Siamo stati gli ultimi a delocalizzare, abbiamo i nostri luoghi privilegiati, vedi Albania e Romania e nonostante tutto vediamo qualcuno che torna indietro. Difatti da noi i danni sono minori, ma manca la coscienza delle cause di un disastro generalizzato.

Le aree da industrializzare stanno finendo e soprattutto si assottigliano i mercati delle cianfrusaglie e del superfluo. Laddove hanno fatto le fabbriche del nulla prima o poi tornerà la savana, ma non sarà come prima.

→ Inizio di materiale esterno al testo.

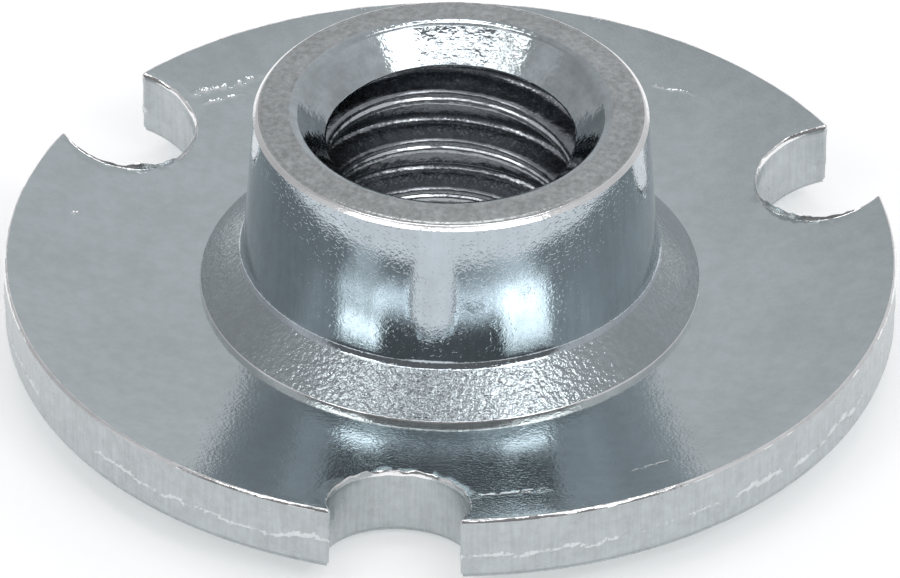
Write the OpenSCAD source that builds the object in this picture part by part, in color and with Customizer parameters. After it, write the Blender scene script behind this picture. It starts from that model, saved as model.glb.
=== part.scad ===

Il danno è fatto, solo la Cina avrà la forza di uscire da questo primo periodo critico con un sistema industriale forte e solo in parte ridimensionato, commisurato a quei milioni di cinesi che si sono arricchiti negli ultimi anni!

Anche la Cina dovrà faticare perché un sistema industriale non si improvvisa e solo nel breve periodo si programma! Io alla "Cina - fabbrica del mondo" non credo e soprattutto non mi converto.

USA e Cina sono due giganti zoppi, possono sostenersi l'un l 'altro, ma non camminare insieme e nemmeno dare sviluppo vero al mondo, hanno tonnellate di dollari da smaltire.

La delocalizzazione è una perdita netta per l'Europa, per i suoi ceti medi e per i suoi operai. Il contributo alla crescita della Cina l'abbiamo dato è arrivato il momento di difendere i nostri livelli di occupazione o meglio di rialzarli anche proteggendo con dazi alcune produzioni!

Il lavoro non è scomparso è stato spostato laddove un tempo c'era la savana e i lavori restano semplici mentre la complessità del quarto settore si rivela per quella che è: burocrazia e voluttuario!

Salviamo la piccola industria e riscopriamo la virtù del lavoro duraturo alla faccia delle agenzie interinali, soprattutto quelle posseduti dai sindacati e dai cattolici conservatori.